● **Exercise task**: Wherever a line below holds the word "with", copy that line.

● **Data**:
──────

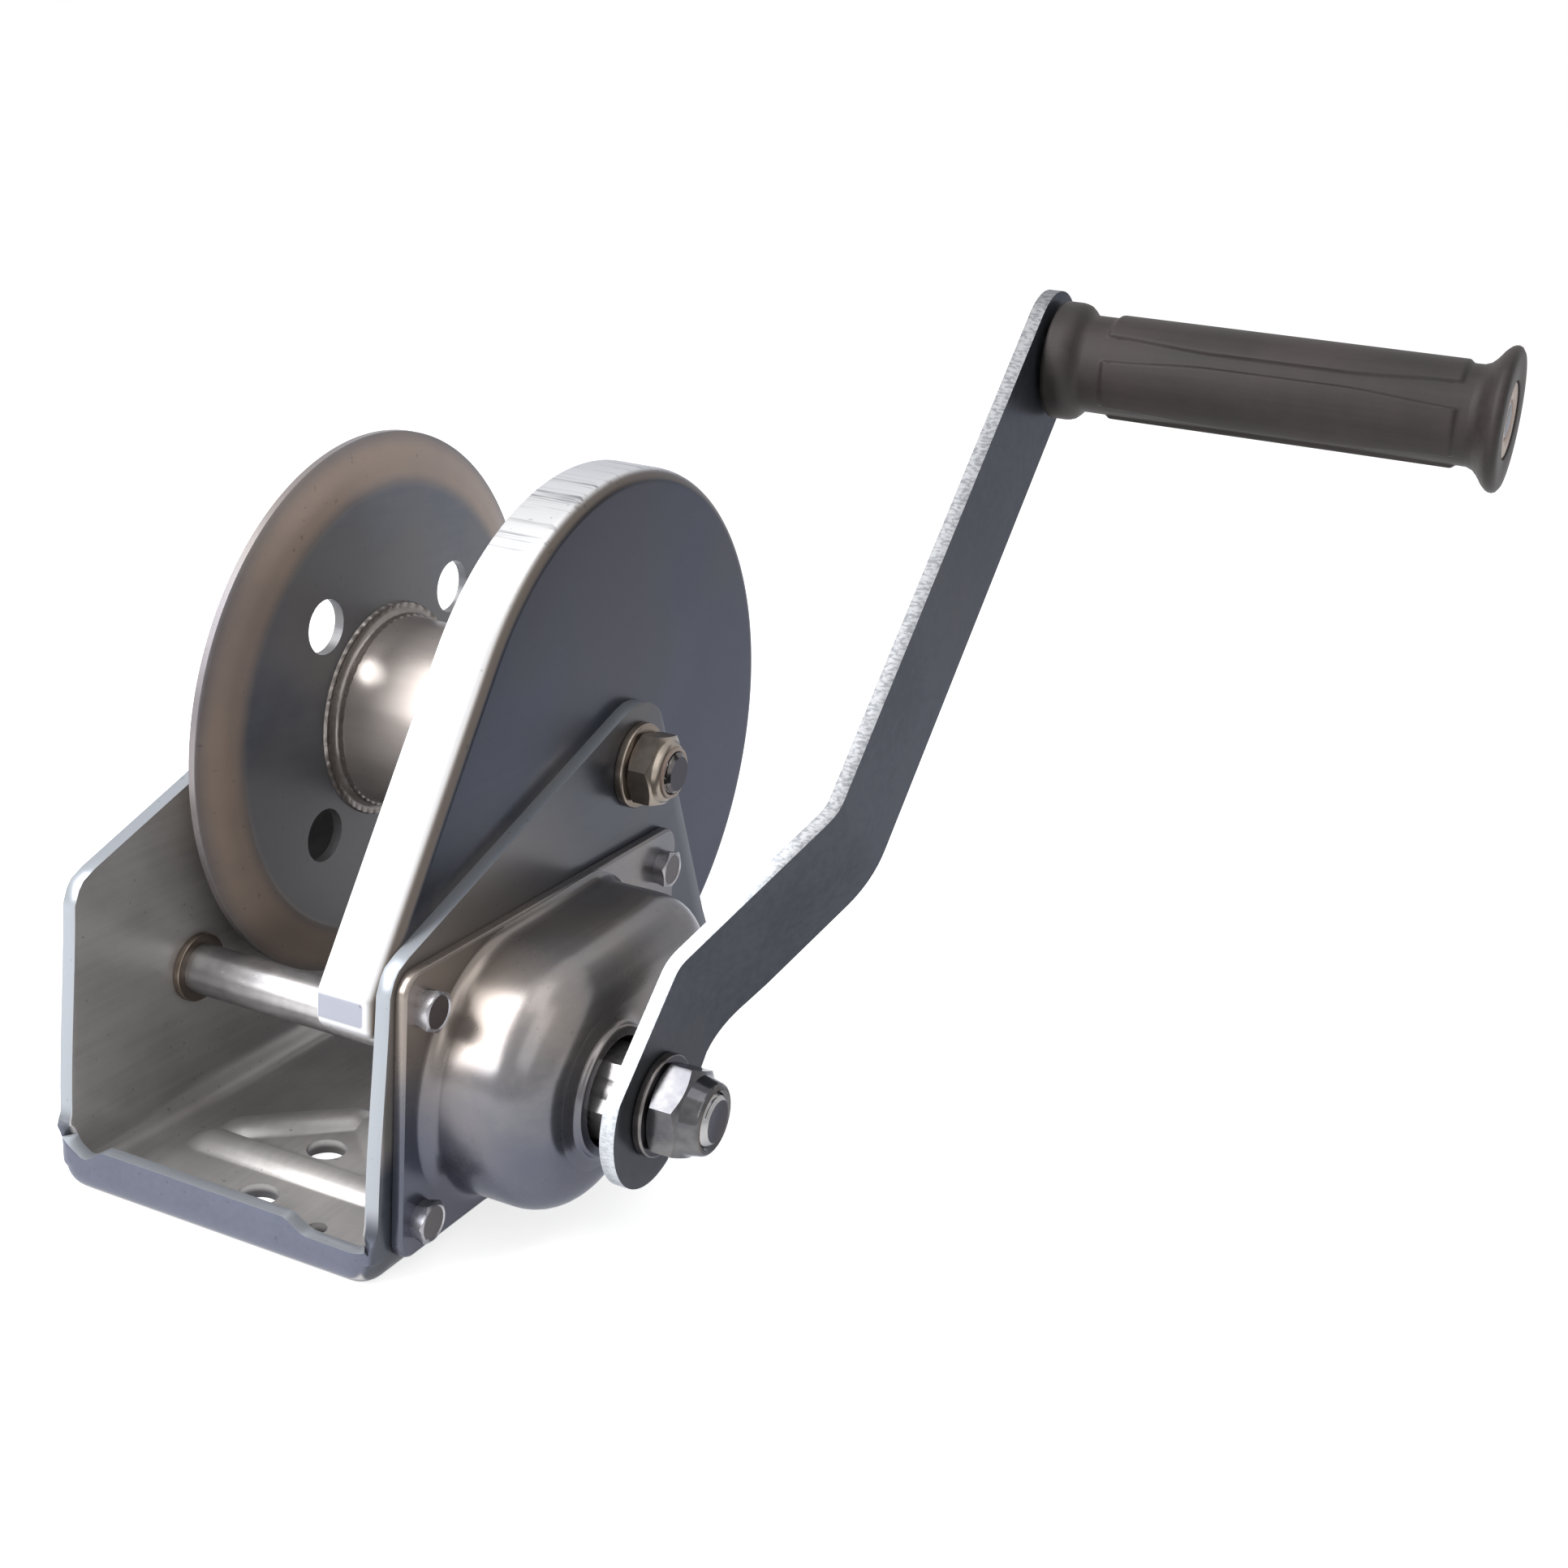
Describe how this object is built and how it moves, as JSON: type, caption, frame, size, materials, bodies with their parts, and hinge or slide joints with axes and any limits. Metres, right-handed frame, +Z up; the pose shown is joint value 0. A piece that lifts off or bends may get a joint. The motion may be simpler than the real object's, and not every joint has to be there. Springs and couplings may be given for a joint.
{
  "type": "hand winch",
  "caption": "Hand winch with a geared open drum in a folded steel frame, an automatic load brake under a domed cover, and a cranked handle with a turning grip.",
  "frame": {"origin": "on the underside of the base, midway between the frame's two walls, straight below the drum axis", "axes": "+X along the drum axis towards the crank and grip, +Y to the back of the winch, +Z up from the base"},
  "size_m": [0.3099, 0.2425, 0.2361],
  "materials": {
    "zinc_sheet": "zinc-plated pressed sheet, semi-bright",
    "bright_zinc": "bright zinc plate",
    "plain_steel": "oiled machined steel",
    "bronze": "sintered bronze, satin",
    "brake_lining": "moulded friction lining, matt",
    "grip_rubber": "dark moulded grip, satin",
    "nylon": "natural nylon, matt"
  },
  "bodies": {
    "frame": {"frame": "zinc_sheet", "gear_cover": "bright_zinc", "brake_cover": "zinc_sheet", "cover_screws": "bright_zinc", "shaft_bush_left": "bronze", "shaft_bush_right": "bronze", "drum_bolt": "bright_zinc", "drum_bolt_washers": "bright_zinc", "drum_nut": "bright_zinc", "drum_nut_insert": "nylon", "drum_sleeve": "plain_steel", "pawl_pin": "bright_zinc", "pawl_clip": "plain_steel", "pawl_spring": "plain_steel"},
    "drum": {"drum_flange": "zinc_sheet", "drum_barrel": "bright_zinc", "drum_gear": "plain_steel", "drum_bushes": "bronze"},
    "drive": {"drive_shaft": "bright_zinc", "pinion": "plain_steel", "shaft_clip": "plain_steel", "brake_flange": "plain_steel", "friction_discs": "brake_lining", "crank_washer": "bright_zinc", "crank_nut": "bright_zinc", "crank_nut_insert": "nylon"},
    "ratchet": {"ratchet_wheel": "plain_steel"},
    "pawl": {"pawl": "plain_steel"},
    "crank": {"crank_hub": "plain_steel", "crank_arm": "bright_zinc", "grip_spindle": "plain_steel", "grip_washer": "nylon"},
    "grip": {"grip": "grip_rubber"}
  },
  "joints": [
    {"name": "drum_spin", "type": "hinge", "parent": "frame", "child": "drum", "pos_m": [0, 0, 0.106], "axis": [1, 0, 0], "continuous": true},
    {"name": "drive_spin", "type": "hinge", "parent": "frame", "child": "drive", "pos_m": [0, -0.06864, 0.0455], "axis": [1, 0, 0], "continuous": true},
    {"name": "crank_back_off", "type": "hinge", "parent": "drive", "child": "crank", "pos_m": [0, -0.06864, 0.0455], "axis": [1, 0, 0], "range_deg": [0, 20]},
    {"name": "ratchet_spin", "type": "hinge", "parent": "frame", "child": "ratchet", "pos_m": [0, -0.06864, 0.0455], "axis": [1, 0, 0], "continuous": true},
    {"name": "pawl_swing", "type": "hinge", "parent": "frame", "child": "pawl", "pos_m": [0, -0.02464, 0.0675], "axis": [1, 0, 0], "range_deg": [0, 7.5], "stiffness_Nm_per_rad": 0.02, "springref_deg": -17.19},
    {"name": "grip_spin", "type": "hinge", "parent": "crank", "child": "grip", "pos_m": [0.18, 0.10248, 0.21662], "axis": [1, 0, 0], "continuous": true}
  ],
  "couplings": [
    {"joint": "drive_spin", "follows": "drum_spin", "ratio": -4.0833}
  ]
}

──────

● **Answer to the task**:
Describe how this object is built and how it moves, as JSON: type, caption, frame, size, materials, bodies with their parts, and hinge or slide joints with axes and any limits. Metres, right-handed frame, +Z up; the pose shown is joint value 0. A piece that lifts off or bends may get a joint. The motion may be simpler than the real object's, and not every joint has to be there. Springs and couplings may be given for a joint.
  "caption": "Hand winch with a geared open drum in a folded steel frame, an automatic load brake under a domed cover, and a cranked handle with a turning grip.",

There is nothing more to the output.